CIO

​How Google is trying to close the tech gender gap

"Technology isn't just a place for people studying computer science." - Google for Work's Renee Gamble
Google for Work's Renee Gamble

Google for Work's Renee Gamble

In 2015, a Deloitte and Australian Computer Society (ACS) report found that only 28 per cent of IT workers in Australia are women. Like most female senior IT execs, Google for Work’s country manager, Renee Gamble, wants that number to rise.

“For me, the flat out statistics around [female] representation in the workforce are one facet,” Gamble tells CIO Australia. It’s about the percentage of women in leadership and things like pay equality, and the support women feel when they come in and out of the workforce.”

Around 30 per cent of Google’s staff globally are women – Australia is on par with that figure – but a mere 22 per cent across the organisation are in leadership positions. This number is even lower in technology leadership, Gamble says.

Perhaps a generational change is needed to close the gap. In 2013, slightly more than half of students studying IT at the University of New South Wales were female.

Gamble says she doesn’t have an answer for why there’s still such a gender disparity but she believes vocationally, people have different career paths to the ones their parents had in generations past.

“I think people taking a much more winding path rather than that very vertical trajectory,” she says. “Technology isn’t just a place for people studying computer science; the technology sector is somewhere where you can have such a diverse range of skills, qualifications and backgrounds. It’s a great industry for lawyers to work in, designers, marketers and sales people."

“We need to make sure that women off all walks of life and career aspirations focus on technology as a possible path because the entry ticket is having a passion for technology and fast moving change. If you have that, then a career in IT could be for you.”

Google has an internal and external strategy to encourage diversity. Internally, the company is casting a wider net and is thinking differently about the way it hires staff.

“As an example, historically, we really focused on looking at the top elite colleges and universities for our graduate hires … because we are trying to hire the best. But those institutions have their own diversity challenges too,” Gamble says.

“We are also looking at different universities that might be more representative and more diverse in Australia and globally. For instance, we are looking at the University of Western Sydney as a great talent source.”

Gamble is also part of a group at Google that works with women and men to increase opportunities for women and create a workplace where they can thrive.

“More programmatically, a really foundational piece around that is training that we do around unconscious bias and trying to elevate thinking across our workforce,” says Gamble.

“The unconscious biases we bring can be the way we behave with others, the way we include or exclude people subconsciously. We’re pretty good with data at Google so we do track and monitor this (staff use training tools) because we think it’s very important. It’s part of our on-boarding program and there are ongoing refreshers,” Gamble says.

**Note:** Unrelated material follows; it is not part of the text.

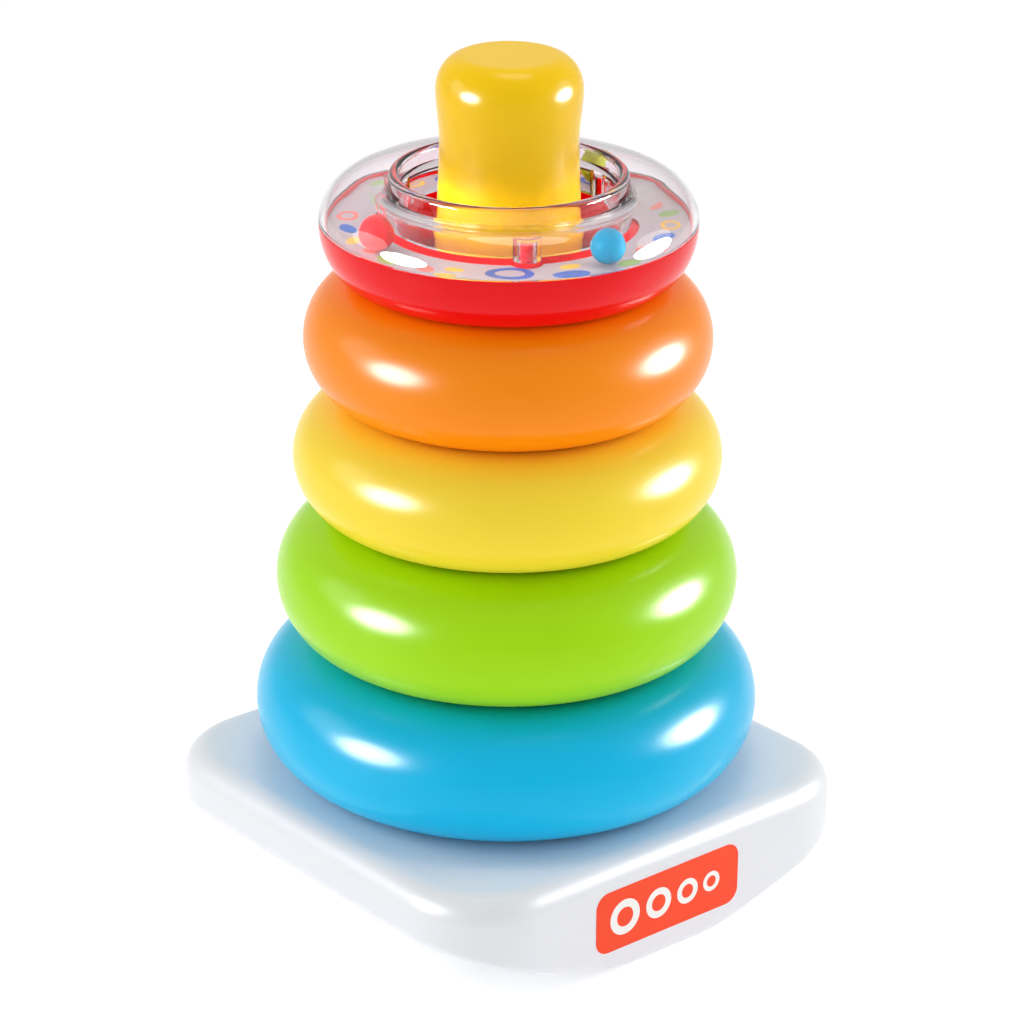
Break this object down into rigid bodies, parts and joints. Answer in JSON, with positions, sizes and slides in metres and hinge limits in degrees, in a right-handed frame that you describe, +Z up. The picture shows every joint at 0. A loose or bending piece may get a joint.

Externally, Google also has a focus on encouraging K-12 students to think about careers in technology working at a curricular level globally to put the focus on computer science.

Last year, Google committed $1 million in grants to three organisations – Australian Indigenous Mentoring Experience, FIRST Robotics Australia, and Engineers Without Borders Australia – to reach 10,000 underrepresented students.

Personally, Gamble says some of the key challenges she has faced through her career in IT are also the same things she has found most stimulating about it.

“The [tech industry] is inherently fast paced; technology is always changing and the pressure and challenge that you are constantly under to stay ahead of that change is massive and that’s what makes it exciting,” she says.

These are bigger challenges than simply being a woman in IT, she says.

“Anyone who has a family or caring responsibilities or other significant priorities in their life, those are going to be a constant challenge to battle, particularly given the 'always on' culture these days.It’s not easy but the reward is there, " she says.

“At the end of the week when I have balanced a lot on the home front (Gamble has two kids), and on the work front, then I can have the simple pleasures of home life and those simple things around time with my family at the end of the week. The reward is pretty rich for me.”

Renee Gamble is speaking about how to optimise opportunity, overcome challenges and reach the top in the tech sector at the Women in Tech conference in Sydney on June 15.